Il premier libico Fayez al Sarraj potrebbe disertare la conferenza di Berlino ed inviare soltanto una delegazione. L'indiscrezione sul clamoroso passo indietro rilanciata dalla tv basata in Qatar Libya al-Ahrar, se fosse confermata, rischia di indebolire la sostanza della riunione, convocata con la speranza di un cessate il fuoco duraturo. In un'atmosfera già tesa per i nuovi scambi di accuse tra gli opposti schieramenti, ad appena due giorni dall'inizio dei lavori, con il presidente turco Erdogan che ha bollato il generale Khalifa Haftar come "un uomo inaffidabile". Nella capitale tedesca gli sherpa sono al lavoro per perfezionare una bozza di intesa da sottoporre alle parti al meeting in programma domenica.

La molla che avrebbe fatto scattare Sarraj sarebbe stata un passaggio nel documento, nella sua ultima versione, in cui si chiede un "nuovo governo di accordo nazionale": una mossa letta dall'entourage di Sarraj come il tentativo di spingere il premier a farsi da parte. In questi termini, l'unico e realistico obiettivo della conferenza di Berlino appare quello di convincere le parti a sottoscrivere il consolidamento del cessate il fuoco scattato una settimana fa. Come precondizione per riavviare il negoziato politico, paralizzato negli ultimi nove mesi dall'offensiva di Haftar su Tripoli, e congelato dallo stesso generale nelle ultime trattative a Mosca. Appare invece prematuro il via libera ad una missione internazionale sul terreno, sotto forma di una forza di interposizione Ue, per garantire il cessate il fuoco.
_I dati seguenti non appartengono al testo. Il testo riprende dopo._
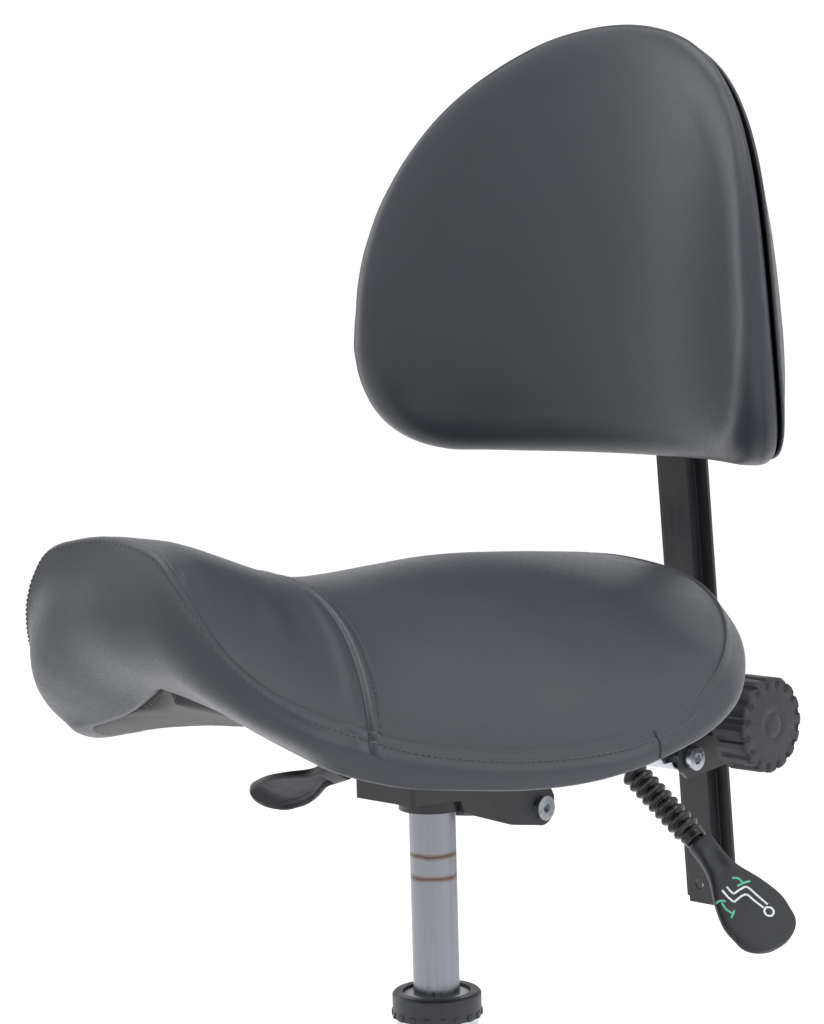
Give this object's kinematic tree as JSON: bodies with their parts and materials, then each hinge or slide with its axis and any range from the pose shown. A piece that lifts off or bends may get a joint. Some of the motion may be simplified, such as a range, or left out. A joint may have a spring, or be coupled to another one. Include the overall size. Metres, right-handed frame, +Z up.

Secondo l'Alto Rappresentante Joseph Borrell, se c'è una tregua, l'Ue "deve essere pronta ad aiutare, eventualmente anche con soldati", anche per "controllare l'embargo alle armi".

E anche il ministro degli Esteri Luigi Di Maio, come ripetuto negli ultimi giorni da Roma, ha ribadito che una "missione di pace Ue" serve. Allo stesso tempo, rilevano fonti a Bruxelles, molti Stati membri non sarebbero in grado di garantire la loro parte di militari o, nel caso della Germania, sarebbero riluttanti a farlo. Fredda anche la Francia, con fonti diplomatiche a Parigi che sottolineano come già dopo la crisi del 2011 i libici non hanno voluto una forza internazionale nel proprio paese. A Bruxelles c'è anche incertezza su quale atteggiamento mostreranno le parti a Berlino. E le dichiarazioni poco concilianti delle ultime ore alimentano i dubbi. Il presidente turco Recep Tayyp Erdogan, infatti, ha definito Haftar "inaffidabile", accusandolo di proseguire i suoi attacchi su Tripoli a dispetto del cessate il fuoco. E l'Egitto, schierato con Haftar, ha condannato l'invio di truppe turche in Libia: possono avere "un impatto negativo sulla conferenza di Berlino e sulla situazione interna in Libia", ha affermato il ministro degli Esteri Sameh Shoukry, parlandone con Di Maio. Quanto ad Haftar, il generale mantiene un profilo ambiguo.

Dopo essersi rifiutato di siglare la tregua con Sarraj a Mosca, rifiutandosi di abbandonare le posizioni acquisite sul terreno, oggi è volato ad Atene per fare sponda con il governo greco contro il trattato sulla gestione dei confini marittimi firmato da Erdogan con Sarraj, che prelude a trivellazioni turche nel Mediterraneo in cerca di petrolio. Haftar poi ha scritto al "caro amico Putin" dicendosi pronto a tornare in Russia per continuare a discutere di pace. Quasi ed escludere che le sorti della Libia si decideranno a Berlino. Di certo, al momento, c'è soltanto che in Germania ci saranno tutti quelli che contano, al di là di Sarraj e Haftar. Dai capi di Stato e di governo dei principali paesi europei a Erdogan, Putin e Sisi. Per l'Italia parteciperanno il premier Conte ed il ministro Di Maio, ed i russi ancora una volta hanno riconosciuto il ruolo del nostro paese per la soluzione della crisi. "Non ci sono stati errori" dell'Italia in Libia, anzi "non era tra i Paesi a spingere" per i bombardamenti della Nato nel 2011, ha ricordato il ministro degli Esteri Serghiei Lavrov, che vedrà il titolare della Farnesina a Berlino domenica mattina prima dell'inizio della conferenza. Nella partita libica anche gli Stati Uniti tenteranno un rientro in grande stile, dopo essere rimasti di fatto alla finestra. L'obiettivo degli americani, che a Berlino saranno rappresentati dal segretario di Stato Mike Pompeo, è il cessate il fuoco duraturo ma anche il "ritiro di tutte le forze esterne": un segnale ai russi filo-Haftar, ma anche al riottoso alleato turco nella Nato.